もう一つの例題を考えてみましょう。中国国民は、ナショナリズムを日常的に的に強く煽られています。海外旅行中は別として、国内ではSNSなどの媒体も規制の対象になっています。共産党を批判するツイートは、即座に削除されていくシステムが構築されています。中国本土の多くの人々は、香港で何が起きているかを正確には知らされない状況があります。あらゆる空港や鉄道地下鉄の駅には、監視カメラや検問所が設けられ設けられています。常にテロが起きる驚異の中で暮らしているといっても、過言ではないのです。でも、厳しい監視体制に対する国民の不満の兆候はありません。香港情勢も、政府の流す情報が主流になっています。

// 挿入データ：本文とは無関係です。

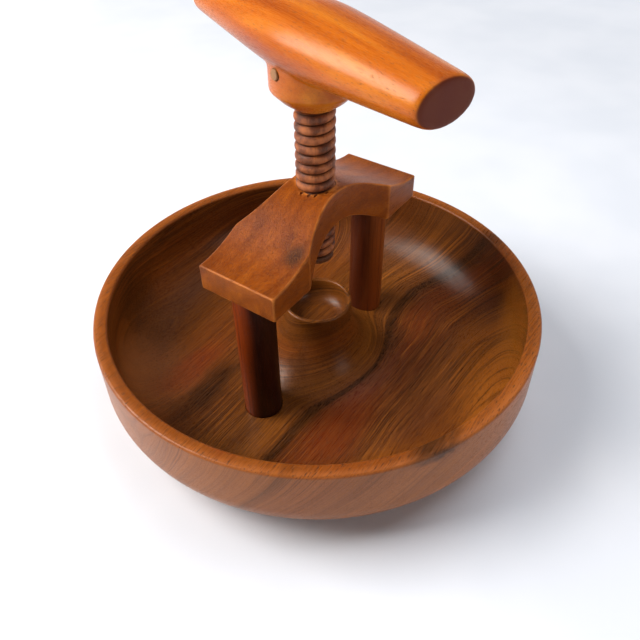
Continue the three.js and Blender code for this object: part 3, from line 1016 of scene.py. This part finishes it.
# The posts' lighter wood faces one of these ways.
LEFT_BACK = (-0.62, 0.78, 0)
RIGHT_FRONT = (0.62, -0.78, 0)
front_wood = post_wood("front_post_wood", -POST_X, ("140502", "260a04", "7e3008"), LEFT_BACK, 3.5)
rear_wood = post_wood("rear_post_wood", POST_X, ("381206", "4c1e0a", "944a1c"), RIGHT_FRONT, -1)
handle_wood = plain_wood(
    "handle_wood",
    along_bar,
    ("963e08", "bc5e12", "d07a20"),
    low=0.22,
    high=0.34,
    specular=0.18,
    end=HANDLE_LENGTH / 2,
)
foot_wood = plain_wood(
    "foot_wood", upright, ("3a1c0e", "5a3018", "724426"), low=0.45, high=0.6, coat=0.0
)
pin_wood = plain_wood("pin_wood", along_pin, ("6e4420", "8a5a30", "a5733f"), low=0.4, high=0.55)
steel_finish = steel()
wood_screws = [
    ("front_screw_slotted", "front_post_screw", -POST_X),
    ("rear_screw_slotted", "rear_post_screw", POST_X),
]

dress(bowl(), "bowl", "frame", bowl_wood())
dress(post("front_post_turned", -POST_X), "front_post", "frame", front_wood)
dress(post("rear_post_turned", POST_X), "rear_post", "frame", rear_wood)
for name, node, x in wood_screws:
    dress(wood_screw(name, x), node, "frame", steel_finish)
dress(bridge(), "bridge", "frame", bridge_wood())
dress(pressure_foot(), "pressure_foot", "foot", foot_wood)
dress(press_screw(), "press_screw", "screw", screw_wood())
dress(handle(), "handle", "screw", handle_wood)
dress(handle_pin(), "handle_pin", "screw", pin_wood)


# ---- the stage ----
VIEW_TURN = math.radians(-54.2)  # the view's forward direction, from +Y about +Z


def from_view(right, forward, up):
    """A point given by the view's directions about the middle of the base, in metres."""
    return Matrix.Rotation(VIEW_TURN, 3, "Z") @ Vector((right, forward, up))


def camera():
    """The product view, set by its angles in radians and its place in metres."""
    pitch, yaw, roll = 0.7545, 0.0049, -0.0112
    ahead = from_view(
        math.sin(yaw) * math.cos(pitch), math.cos(yaw) * math.cos(pitch), -math.sin(pitch)
    )
    side = ahead.cross(Vector((0, 0, 1))).normalized()
    top = side.cross(ahead)
    right = side * math.cos(roll) + top * math.sin(roll)
    above = top * math.cos(roll) - side * math.sin(roll)
    data = bpy.data.cameras.new("camera")
    data.sensor_width = 36
    data.lens = 36.46
    data.clip_start = 0.01
    eye = bpy.data.objects.new("camera", data)
    facing = Matrix((right, above, -ahead)).transposed().to_4x4()
    eye.matrix_world = Matrix.Translation(from_view(0, -0.2823, 0.3017)) @ facing
    bpy.context.scene.collection.objects.link(eye)
    bpy.context.scene.camera = eye


def softbox(name, place, size, power, tint, mirrored=True):
    """A lamp that faces the middle of the object, and may stay out of its reflections."""
    data = bpy.data.lights.new(name, "AREA")
    data.shape = "RECTANGLE"
    data.size, data.size_y = size
    data.energy = power
    data.color = tint
    lamp = bpy.data.objects.new(name, data)
    lamp.location = place
    facing = Vector((0, 0, 0.05)) - place
    lamp.rotation_mode = "QUATERNION"
    lamp.rotation_quaternion = facing.to_track_quat("-Z", "Y")
    lamp.visible_glossy = mirrored
    bpy.context.scene.collection.objects.link(lamp)


def surroundings():
    """A pale backdrop that fades into a dim room overhead."""
    world = bpy.data.worlds.new("studio")
    world.use_nodes = True
    tree = world.node_tree
    direction = tree.nodes.new("ShaderNodeTexCoord").outputs["Generated"]
    height = tree.nodes.new("ShaderNodeSeparateXYZ")
    tree.links.new(direction, height.inputs[0])
    fade = tree.nodes.new("ShaderNodeValToRGB")
    tree.links.new(height.outputs["Z"], fade.inputs[0])
    elements = fade.color_ramp.elements
    elements[0].position, elements[0].color = 0.06, (0.78, 0.79, 0.82, 1)
    elements[1].position, elements[1].color = 1.0, (0.07, 0.07, 0.07, 1)
    elements.new(0.28).color = (0.12, 0.12, 0.12, 1)
    tree.links.new(fade.outputs["Color"], tree.nodes["Background"].inputs["Color"])
    bpy.context.scene.world = world


def floor():
    """A pale worktop that brightens far off into the backdrop, so that no horizon shows."""
    reach = 3000
    corners = [(-reach, -reach, 0), (reach, -reach, 0), (reach, reach, 0), (-reach, reach, 0)]
    plane = add_mesh("floor", corners, [(0, 1, 2, 3)])
    white = Shader("floor_white")
    place = white.place()
    cloud = white.noise(white.stretched(place, 90, 90, 90), 2, 0.5)
    base = white.mix(white.spread(cloud, 0.3, 0.7), colour("dfe3ec"), "e6e9f1")
    plane.data.materials.append(white.finish(base, 0.55, white.bump(cloud, 0.05)))
    glow = white.spread(white.length(place), 450, 1600, 0.0, 0.7)
    surface = next(node for node in white.tree.nodes if node.type == "BSDF_PRINCIPLED")
    surface.inputs["Emission Color"].default_value = colour("e6e8ee")
    white.tree.links.new(glow, surface.inputs["Emission Strength"])


camera()
floor()
surroundings()
softbox("key", from_view(-0.95, 0.0, 0.95), (0.8, 0.8), 26, (1.0, 0.97, 0.92))
fill_place = from_view(0.6, 0.35, 1.45)
softbox("fill", fill_place, (1.2, 1.2), 14, (0.94, 0.97, 1.0), mirrored=False)
softbox("side", from_view(0.9, -0.7, 0.62), (0.32, 0.45), 1.6, (1.0, 0.98, 0.95))
bpy.context.scene.view_settings.view_transform = "Standard"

香港市民の暴力映像を流して、警察権力の行使する映像は流されない仕組みになっています。西側諸国から見れば、異常と思える体制に中国国民が溶け込んでいるようです。西側の理想は、中国に一朝一夕には根付かないと考えるべきかもしれません。
体制や価値観の違いを理解したうえで、情報を集めることになります。中国の情報を評価する場合、西側の感覚で判断することをしないことです。中国の価値観と西側の価値観を考慮しながら、評価していくことになります。価値ある情報を集めるには複数の情報ソースにアクセスし、情報の真偽を確かめることになります。新聞であれば、読売と朝日を読み比べるなどの配慮が必要になるかもしれません。さらに、詳しく知ろうとすれば、専門家の書いた本を複数読むことになります。より詳しく知ろうとすれば、専門家の過去10年程度の論旨の変化などを比較することも必要になるかもしれません。中国に関して言えば、専門家によってはかなり論旨の変化が見られます。10年間の中国の状況とその変化、そして、その因果関係をある程度正確に記述している方の情報を、信頼することになります。